Hey, News OTS: I heard that in about 10 or 12 markets that had been "shut down" a while back like: Winston Salem, Raleigh, Roanoke, etc., that the private-seller Auto Trader will come back in a week or two in those shuttered markets.
The source, aka {Deep Throat} is no longer employed but I believe it, and figure that DE is playing hardball on contract enforcement and the financial penalties are most likely severe, so they might as well deliver the AT in those markets anyway if they are delivering the DE books.
On another note, my prediction for Private-Seller revenue/activity for '09 is that it will continue to die a slow, miserable "you can pry my cold dead fingers off of my upside-down payment book" death as ATC will probably abandon run-till-sold packages in lieu of 6 or 8 weeks max to control runaway print costs(or raise the package price substantially,or, maybe make an 84-grid postage stamp sized photo book?) and the skinny little books will be replaced by more robust free pubs and free-ad websites and venues launched by attentive, caring competitors across the land.
For example, when all private-seller calls started going to the big ATL call center
(the cloud) last January, I started my own little analysis on total average ATC weekly ads vs Craigslist.org automotive entries in some key markets. ATC was getting famous for forcing customers to place ads online only. Need a photographer? Forget it, with a capital F-U.
Interesting stuff, and by now you can all guess the outcome... If not, just picture a pronounced trend line that is not moving in the appropriate direction on a big graph.
My attempted advice on the matter fell on stone-cold, deaf ears, of course.

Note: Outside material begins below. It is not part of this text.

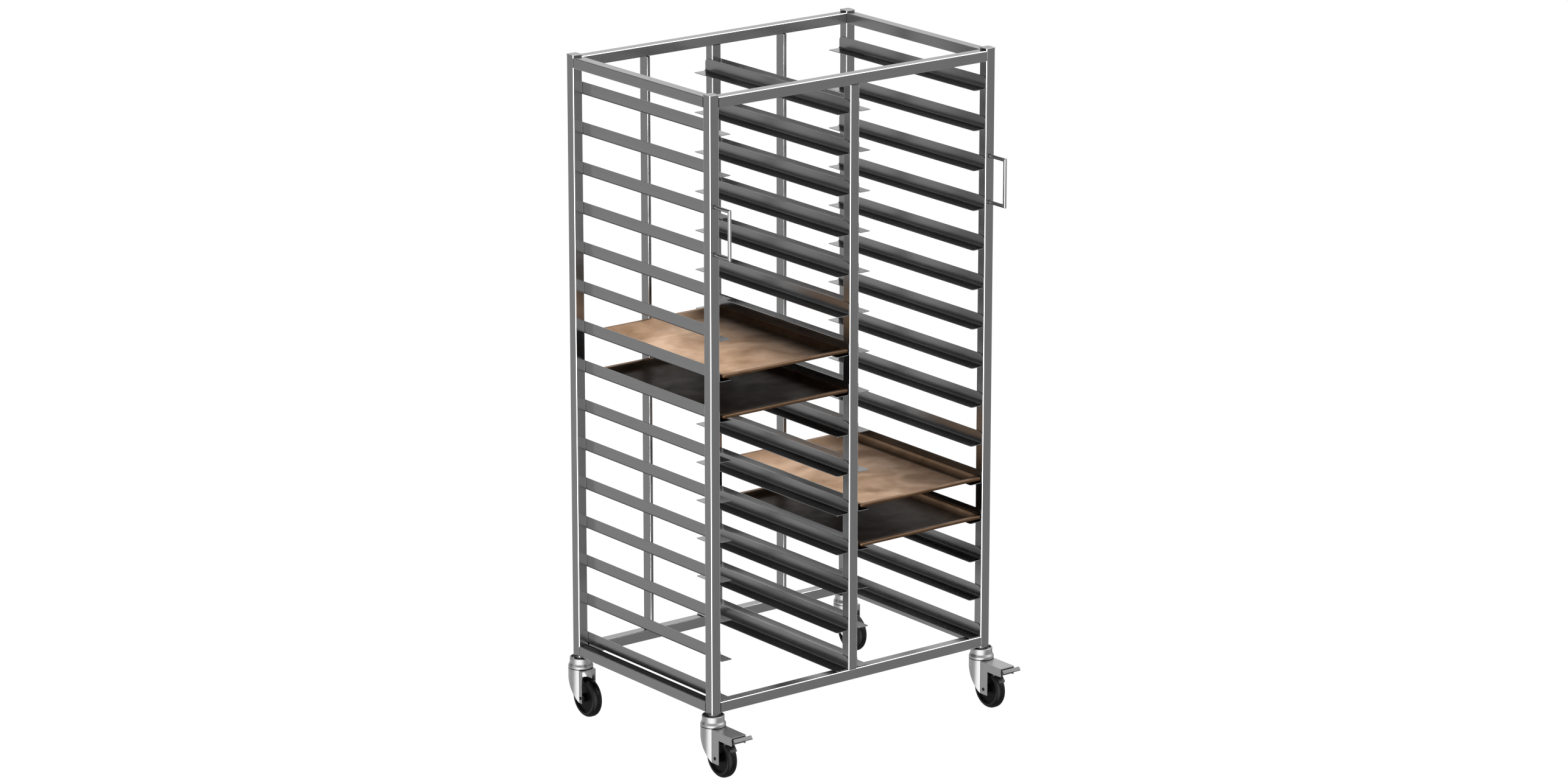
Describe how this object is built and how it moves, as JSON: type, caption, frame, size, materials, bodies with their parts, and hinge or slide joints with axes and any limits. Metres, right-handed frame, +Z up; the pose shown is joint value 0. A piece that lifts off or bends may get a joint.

When the organization took the unbelievable and legendary, warm & fuzzy service away from the very customers who made us famous,(and I have to tell you, my heart bleeds still for all those great private-seller folks that were sent packing on those little secret consolidation missions) the private sellers went away as fast as they could press the backspace key. I think this is the part where I say that you ought to dance with the one that brung ya.

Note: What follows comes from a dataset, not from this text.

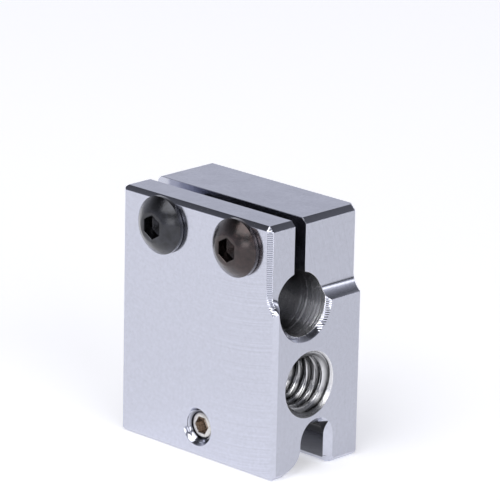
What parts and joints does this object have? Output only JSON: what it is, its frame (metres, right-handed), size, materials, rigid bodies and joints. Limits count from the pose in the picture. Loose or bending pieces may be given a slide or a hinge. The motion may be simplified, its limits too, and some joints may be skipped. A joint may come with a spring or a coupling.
{
  "type": "heater block",
  "caption": "Clamp-type aluminium heater block with through nozzle thread, split heater bore, sensor slot, button-head clamp screws and a headless sensor screw.",
  "frame": {"origin": "on the axis of the nozzle thread, half way along the block", "axes": "+X along the bores towards the stepped end, -Y out of the face that carries the screws, +Z from the slotted underside towards the clamp jaws"},
  "size_m": [0.02, 0.013, 0.024],
  "materials": {
    "machined_aluminium": "satin",
    "black_oxide_steel": "gloss",
    "bronzed_oxide_steel": "gloss",
    "stainless_steel": "satin"
  },
  "bodies": {
    "block": {"heater_block": "machined_aluminium"},
    "left_screw": {"clamp_screw_left": "black_oxide_steel"},
    "right_screw": {"clamp_screw_right": "bronzed_oxide_steel"},
    "sensor_screw": {"sensor_set_screw": "stainless_steel"}
  },
  "joints": [
    {"name": "left_screw_back_out", "type": "slide", "parent": "block", "child": "left_screw", "axis": [0, -1, 0], "range_m": [0, 0.005]},
    {"name": "right_screw_back_out", "type": "slide", "parent": "block", "child": "right_screw", "axis": [0, -1, 0], "range_m": [0, 0.005]},
    {"name": "sensor_screw_travel", "type": "slide", "parent": "block", "child": "sensor_screw", "axis": [0, -1, 0], "range_m": [-0.0005, 0.003]}
  ]
}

To make matters worse unfortunately, the joined-at-the-hip-but-not-really connection with Dominion (that customers still don't understand), made the situation much more harmful, because their new call center in Seattle was pathetically 15 times worse.On-hold times of 30-45 minutes were normal and the association with AT crippled the effort. Long time customers would come to field offices (if they could find them after the offices moved) to try to change and ad and AT folks were required to say:
"You'll have to call them, you are out of my data base now"

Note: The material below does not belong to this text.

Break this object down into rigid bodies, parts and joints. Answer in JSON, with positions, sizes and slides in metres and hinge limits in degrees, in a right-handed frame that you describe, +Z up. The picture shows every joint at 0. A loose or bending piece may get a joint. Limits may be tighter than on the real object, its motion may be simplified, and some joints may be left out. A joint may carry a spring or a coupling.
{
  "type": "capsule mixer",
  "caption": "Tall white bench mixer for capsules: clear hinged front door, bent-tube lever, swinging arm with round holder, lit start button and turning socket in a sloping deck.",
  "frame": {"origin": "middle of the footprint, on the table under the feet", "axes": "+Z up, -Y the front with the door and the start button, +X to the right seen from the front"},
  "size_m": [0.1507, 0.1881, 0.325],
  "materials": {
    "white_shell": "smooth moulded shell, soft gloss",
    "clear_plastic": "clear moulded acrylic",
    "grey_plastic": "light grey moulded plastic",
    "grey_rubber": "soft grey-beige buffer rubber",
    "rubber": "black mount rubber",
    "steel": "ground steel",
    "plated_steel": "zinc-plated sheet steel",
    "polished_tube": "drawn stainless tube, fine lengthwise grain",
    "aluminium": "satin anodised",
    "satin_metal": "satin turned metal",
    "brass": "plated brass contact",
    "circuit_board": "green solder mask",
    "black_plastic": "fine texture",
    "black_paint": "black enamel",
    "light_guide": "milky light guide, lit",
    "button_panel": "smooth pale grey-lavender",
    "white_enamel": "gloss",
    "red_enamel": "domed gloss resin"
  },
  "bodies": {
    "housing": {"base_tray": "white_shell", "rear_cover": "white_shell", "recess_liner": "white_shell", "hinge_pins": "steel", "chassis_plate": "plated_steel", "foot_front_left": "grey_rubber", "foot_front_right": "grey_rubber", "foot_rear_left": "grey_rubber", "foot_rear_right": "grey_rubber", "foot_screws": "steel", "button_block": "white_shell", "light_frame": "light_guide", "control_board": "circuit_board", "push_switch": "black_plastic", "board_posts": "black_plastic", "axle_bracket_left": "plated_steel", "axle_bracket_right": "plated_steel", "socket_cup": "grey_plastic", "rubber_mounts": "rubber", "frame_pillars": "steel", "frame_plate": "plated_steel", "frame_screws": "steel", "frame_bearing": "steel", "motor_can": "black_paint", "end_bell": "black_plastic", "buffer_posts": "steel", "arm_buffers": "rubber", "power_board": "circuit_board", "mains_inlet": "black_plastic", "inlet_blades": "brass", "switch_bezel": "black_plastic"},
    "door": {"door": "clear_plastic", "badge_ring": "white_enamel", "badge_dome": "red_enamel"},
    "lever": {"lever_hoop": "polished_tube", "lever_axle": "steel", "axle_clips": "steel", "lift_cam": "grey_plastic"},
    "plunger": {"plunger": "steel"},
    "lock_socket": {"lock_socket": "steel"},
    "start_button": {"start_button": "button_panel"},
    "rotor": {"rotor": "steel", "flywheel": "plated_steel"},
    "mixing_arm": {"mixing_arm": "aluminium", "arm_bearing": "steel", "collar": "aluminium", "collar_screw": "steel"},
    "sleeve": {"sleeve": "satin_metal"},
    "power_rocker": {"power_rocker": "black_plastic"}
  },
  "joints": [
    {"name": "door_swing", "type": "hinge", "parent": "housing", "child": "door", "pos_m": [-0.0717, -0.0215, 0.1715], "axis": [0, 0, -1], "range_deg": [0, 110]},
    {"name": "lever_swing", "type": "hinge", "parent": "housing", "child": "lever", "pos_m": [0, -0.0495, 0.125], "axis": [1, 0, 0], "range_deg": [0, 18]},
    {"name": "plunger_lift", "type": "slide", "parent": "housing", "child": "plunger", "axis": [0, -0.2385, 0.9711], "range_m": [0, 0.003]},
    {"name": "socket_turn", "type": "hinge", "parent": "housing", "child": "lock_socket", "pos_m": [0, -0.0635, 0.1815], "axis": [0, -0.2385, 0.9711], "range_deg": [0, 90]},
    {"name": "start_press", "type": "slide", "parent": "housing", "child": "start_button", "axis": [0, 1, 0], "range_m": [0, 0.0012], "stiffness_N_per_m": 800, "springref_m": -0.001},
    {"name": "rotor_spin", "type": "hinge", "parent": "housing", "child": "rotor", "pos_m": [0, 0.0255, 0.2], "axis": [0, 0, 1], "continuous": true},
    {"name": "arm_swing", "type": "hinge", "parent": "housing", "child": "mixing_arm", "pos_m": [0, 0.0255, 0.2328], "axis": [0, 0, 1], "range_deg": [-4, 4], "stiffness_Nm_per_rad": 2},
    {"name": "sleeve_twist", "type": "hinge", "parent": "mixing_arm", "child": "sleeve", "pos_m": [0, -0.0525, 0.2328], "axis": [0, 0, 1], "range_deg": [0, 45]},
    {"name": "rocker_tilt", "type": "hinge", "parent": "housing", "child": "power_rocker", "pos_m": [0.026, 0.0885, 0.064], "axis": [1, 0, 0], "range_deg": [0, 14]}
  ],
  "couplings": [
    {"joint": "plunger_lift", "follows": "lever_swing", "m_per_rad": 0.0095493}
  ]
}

The former AutoTrader claim to fame is no longer. No more brand recognition, cover changes, cover price changes and trials, no more engaged employees proudly portraying the company vision, and a lot of advocate customers that were brought along to financial success, one car sold at at a time, now have nobody to turn to.
Let's see word of mouth and referrals start working now.
What a sad day indeed.
Sorry for the lengthy diatribe, but now I feel much better.